Numerical Study on Aerodynamic Characteristics of Wings of Passenger Aircraft under High Subsonic Conditions

In aerospace engineering, optimizing aerodynamic efficiency under high subsonic flight conditions is paramount. Traditional airfoil research and design methodologies have exhibited limitations, particularly in their efficacy at speeds approaching high subsonic speed, where drag reduction and lift enhancement become critical for performance optimization. These conventional approaches often fall short of addressing the nuanced aerodynamic challenges presented by high subsonic regimes.
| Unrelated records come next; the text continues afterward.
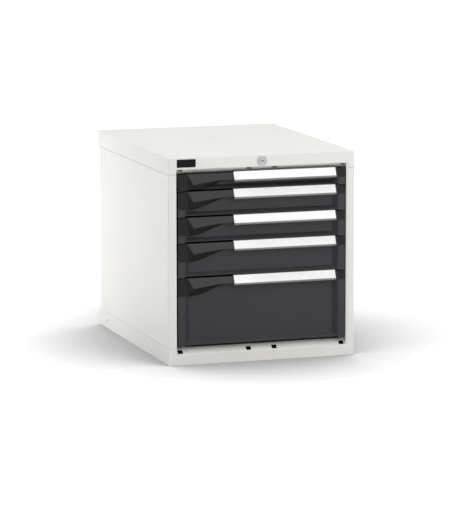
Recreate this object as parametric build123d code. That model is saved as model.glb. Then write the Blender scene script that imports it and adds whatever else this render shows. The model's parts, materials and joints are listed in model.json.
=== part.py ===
from build123d import *
import os
from math import atan2, cos, hypot, radians, sin

# Drawer cabinet in folded sheet steel: five drawers on telescopic runners and one central lock.
# X runs to the right seen from the front, Y runs to the back, Z is up, all in millimetres.
# The pieces are drawn with the front face on Y = 0 and are moved as the last step, so that the
# origin lies on the floor under the middle of the whole object, grips included.

# Cabinet
WIDTH = 564.0
DEPTH = 725.0
SHEET = 1.5
FOLD_RADIUS = 1.6
HEADROOM = 2.0
COVER_RIM = 1.0
BASE_RIM = 1.0
SEAM = 0.6
REAR_OVERHANG = 11.5
REAR_FLANGE = 20.0

# Jamb: the side panel's fold round the front edge
JAMB_FACE = 18.7
JAMB_CHAMFER_WIDTH = 6.0
JAMB_CHAMFER_DEPTH = 2.0
JAMB_RETURN = 18.0

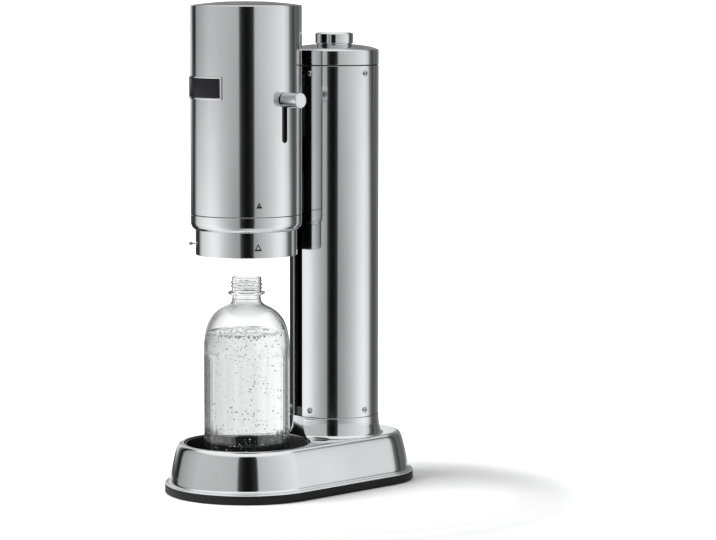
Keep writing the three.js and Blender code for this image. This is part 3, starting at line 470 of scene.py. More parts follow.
def base_shell():
    outer = [
        (0.018, 0.0), (0.02, 0.02), (0.06, 0.035), (0.13, 0.042), (0.19, 0.056), (0.24, 0.078),
        (0.265, 0.102), (0.283, 0.137), (0.302, 0.19), (0.325, 0.26), (0.372, 0.37), (0.422, 0.486),
        (0.482, 0.61), (0.542, 0.724), (0.583, 0.793), (0.62, 0.847), (0.655, 0.891), (0.693, 0.926),
        (0.742, 0.957), (0.795, 0.978), (0.852, 0.992), (0.916, 1.0),
    ]
    inner = [(0.19, 0.0), (0.19, 0.05), (0.37, 0.1), (0.45, 0.3), (0.74, 0.9)]
    stations = stations_egg(*SHELL_ARC_SIDES)
    points = [*skirt_points(outer), (-RIM_INSET - SUPPORT, BASE_TOP)]
    piece = swept("base_shell_fine", points, stations, closed=False, fill=True)
    hollow = [*skirt_points(inner), (-RIM_INSET, BASE_TOP - WALL)]
    hollow.insert(0, (hollow[0][0], BASE_LOW - OVERRUN))
    space = swept("base_space", hollow, stations, closed=False, fill=True)
    lip_width, lip_depth, sleeve_radius, cylinder_shift = 0.0012, 0.007, 0.0305, 0.0082
    lip, lip_foot = RECESS_RADIUS + lip_width, BASE_TOP - lip_depth
    recess = placed(rod("base_recess", lip, 0, BASE_TOP + OVERRUN, WIDE_SIDES), HEAD_AXIS)
    sleeve = rod("base_sleeve", sleeve_radius, 0, BASE_TOP + OVERRUN, SMALL_SIDES)
    placed(sleeve, COLUMN_AXIS + Vector((0, cylinder_shift, 0)))
    carved(piece, [space, recess, sleeve])
    finished(piece, POLISHED, "stand", ["base_shell"])
    corners = [(lip, BASE_TOP, 0), (RECESS_RADIUS, BASE_TOP, 0.0009)]
    corners += [(RECESS_RADIUS, lip_foot, 0.0002), (lip, lip_foot, 0)]
    ring = revolved("base_recess_lip", corners)
    finished(ring, POLISHED, "stand", place=HEAD_AXIS)


def foot_band():
    width, edge = 0.0032, 0.0011
    corners = [(0.0, 0.0, edge), (0.0, BAND_TOP, edge), (-width, BAND_TOP, 0), (-width, 0.0, 0)]
    profile = [(p.x, p.y) for p in supported(fillets(corners), True)]
    band = swept("foot_band_fine", profile, stations_egg(*BAND_ARC_SIDES))
    finished(band, RUBBER, "stand", ["foot_band"])


def drip_tray():
    low_end, high_end = ends("drip_tray")
    taper, wall = 0.0026, 0.0016
    outer = radius_of("drip_tray")
    foot = outer - taper
    corners = [(0, low_end, 0), (foot, low_end, 0.0018), (outer, high_end, 0.0006)]
    corners += [(outer - wall, high_end, 0.0006), (foot - wall, low_end + wall, 0.0028)]
    corners += [(0, low_end + wall, 0)]
    piece = revolved("drip_tray_fine", corners)
    finished(piece, PLASTIC, "tray", ["drip_tray"], HEAD_AXIS)


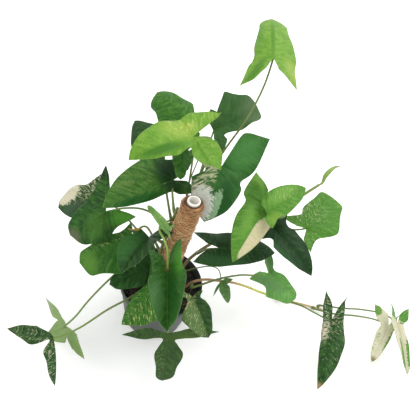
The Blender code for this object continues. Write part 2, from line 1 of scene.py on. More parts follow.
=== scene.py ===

Addressing these limitations, the present research adopts a computational fluid dynamics (CFD) approach, utilizing ANSYS Fluent 2024 R1 to conduct a detailed numerical analysis of the NACA 0012 airfoil's performance. The study leverages Reynolds-averaged Navier-Stokes (RANS) equations to explore the aerodynamic characteristics of the airfoil, focusing on lift and drag behaviors and flow separation under various flight conditions. Therefore, this methodological framework enables a comprehensive evaluation of the airfoil’s aerodynamic efficiency in high subsonic flight. The findings reveal significant insights into the NACA 0012 airfoil’s aerodynamic properties, demonstrating its potential for drag reduction and lift optimization at critical flight speeds. Notably, the research elucidates the airfoil's ability to maintain aerodynamic stability and efficiency, highlighting its suitability for applications in modern aircraft designs aimed at high subsonic operations. The implications of this study extend beyond the specific aerodynamic performance of the NACA 0012 airfoil. By advancing the understanding of airfoil behavior in near-sonic conditions, this research can inform future airfoil design and optimization efforts, fostering the development of more efficient and environmentally sustainable aviation technologies.